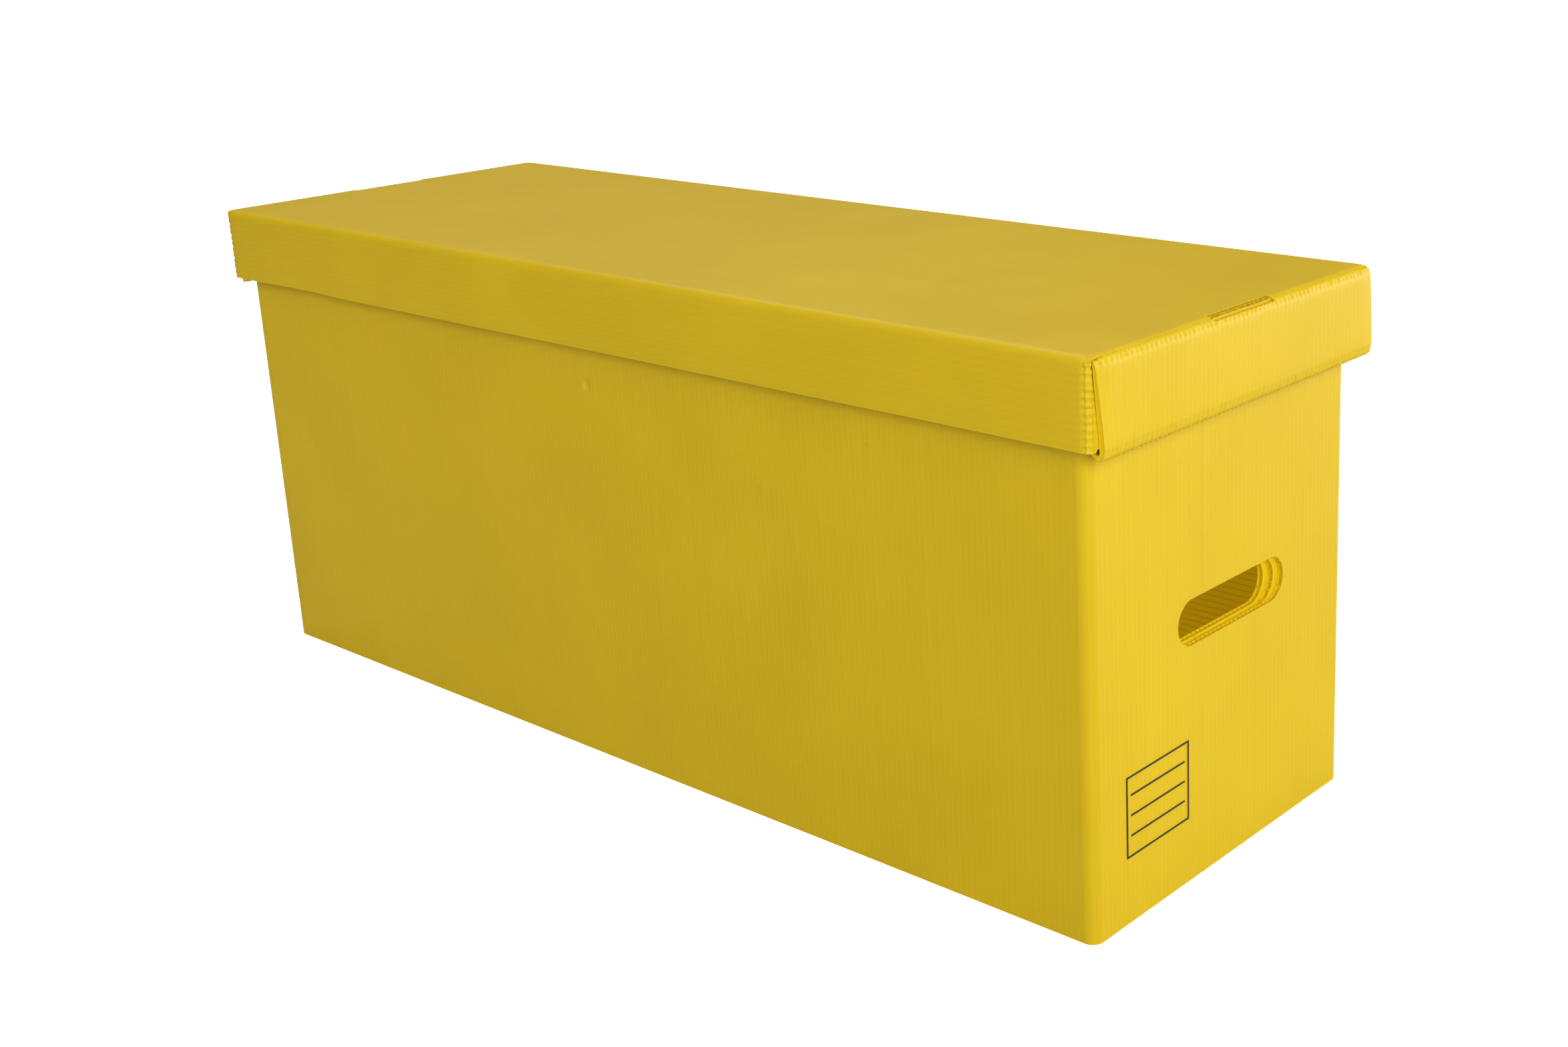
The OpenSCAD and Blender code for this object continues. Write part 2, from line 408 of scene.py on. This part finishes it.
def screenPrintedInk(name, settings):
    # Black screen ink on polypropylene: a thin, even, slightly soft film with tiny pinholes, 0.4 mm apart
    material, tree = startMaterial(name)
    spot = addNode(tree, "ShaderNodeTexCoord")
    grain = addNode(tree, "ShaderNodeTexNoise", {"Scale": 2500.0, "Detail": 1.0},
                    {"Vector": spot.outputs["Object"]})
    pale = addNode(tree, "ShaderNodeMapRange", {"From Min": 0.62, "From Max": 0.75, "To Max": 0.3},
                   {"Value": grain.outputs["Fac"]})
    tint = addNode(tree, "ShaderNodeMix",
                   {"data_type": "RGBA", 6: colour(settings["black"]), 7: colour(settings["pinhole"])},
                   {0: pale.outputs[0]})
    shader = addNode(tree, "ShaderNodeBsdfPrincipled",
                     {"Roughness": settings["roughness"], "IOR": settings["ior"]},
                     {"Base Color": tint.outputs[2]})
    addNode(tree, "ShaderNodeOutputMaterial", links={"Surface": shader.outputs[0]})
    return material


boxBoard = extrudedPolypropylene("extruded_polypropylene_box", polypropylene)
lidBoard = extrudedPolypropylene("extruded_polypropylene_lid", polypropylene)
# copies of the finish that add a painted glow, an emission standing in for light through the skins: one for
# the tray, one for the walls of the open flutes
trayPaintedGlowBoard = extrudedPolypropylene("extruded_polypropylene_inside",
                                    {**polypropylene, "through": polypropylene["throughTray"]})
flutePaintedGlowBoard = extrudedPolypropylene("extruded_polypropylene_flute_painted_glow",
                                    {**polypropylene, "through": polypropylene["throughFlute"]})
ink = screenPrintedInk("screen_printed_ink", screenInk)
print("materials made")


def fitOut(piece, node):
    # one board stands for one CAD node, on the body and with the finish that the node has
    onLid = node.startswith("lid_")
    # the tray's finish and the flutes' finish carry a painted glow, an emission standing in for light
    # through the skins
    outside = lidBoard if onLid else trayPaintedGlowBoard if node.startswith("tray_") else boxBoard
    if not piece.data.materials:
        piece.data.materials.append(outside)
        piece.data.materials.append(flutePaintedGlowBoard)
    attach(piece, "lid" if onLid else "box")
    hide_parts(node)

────

Begin with the first line of the data above and, please, print each line exactly until you have printed the line containing "return material"; print nothing else.

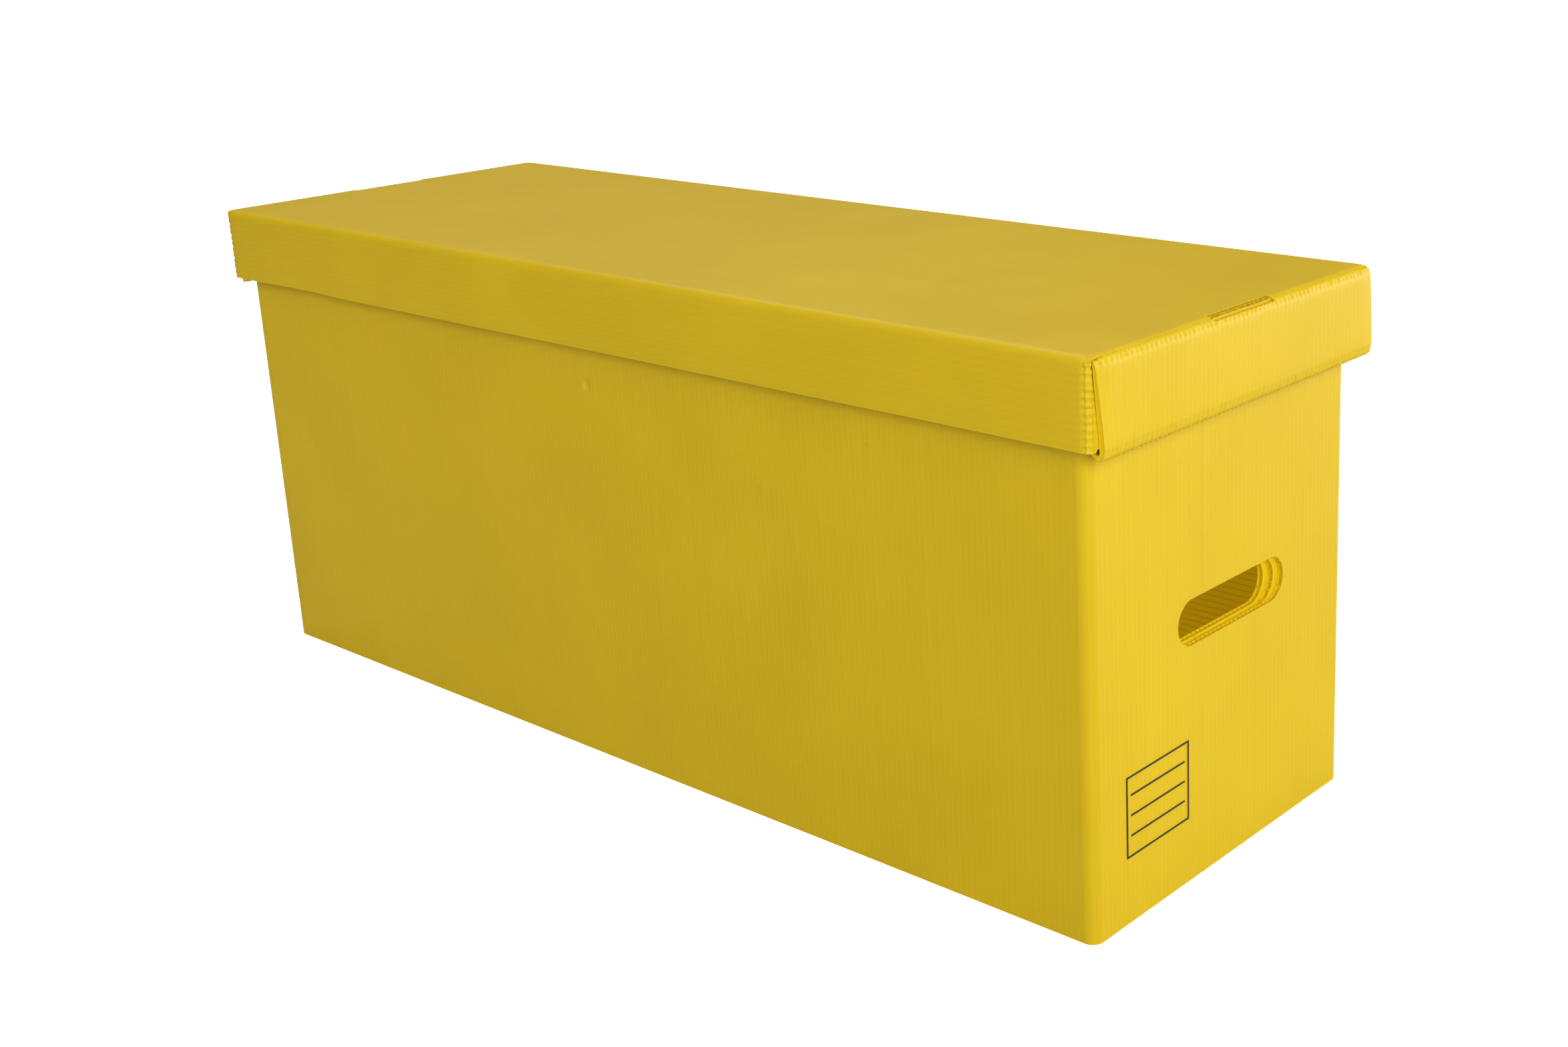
The OpenSCAD and Blender code for this object continues. Write part 2, from line 408 of scene.py on. This part finishes it.
def screenPrintedInk(name, settings):
    # Black screen ink on polypropylene: a thin, even, slightly soft film with tiny pinholes, 0.4 mm apart
    material, tree = startMaterial(name)
    spot = addNode(tree, "ShaderNodeTexCoord")
    grain = addNode(tree, "ShaderNodeTexNoise", {"Scale": 2500.0, "Detail": 1.0},
                    {"Vector": spot.outputs["Object"]})
    pale = addNode(tree, "ShaderNodeMapRange", {"From Min": 0.62, "From Max": 0.75, "To Max": 0.3},
                   {"Value": grain.outputs["Fac"]})
    tint = addNode(tree, "ShaderNodeMix",
                   {"data_type": "RGBA", 6: colour(settings["black"]), 7: colour(settings["pinhole"])},
                   {0: pale.outputs[0]})
    shader = addNode(tree, "ShaderNodeBsdfPrincipled",
                     {"Roughness": settings["roughness"], "IOR": settings["ior"]},
                     {"Base Color": tint.outputs[2]})
    addNode(tree, "ShaderNodeOutputMaterial", links={"Surface": shader.outputs[0]})
    return material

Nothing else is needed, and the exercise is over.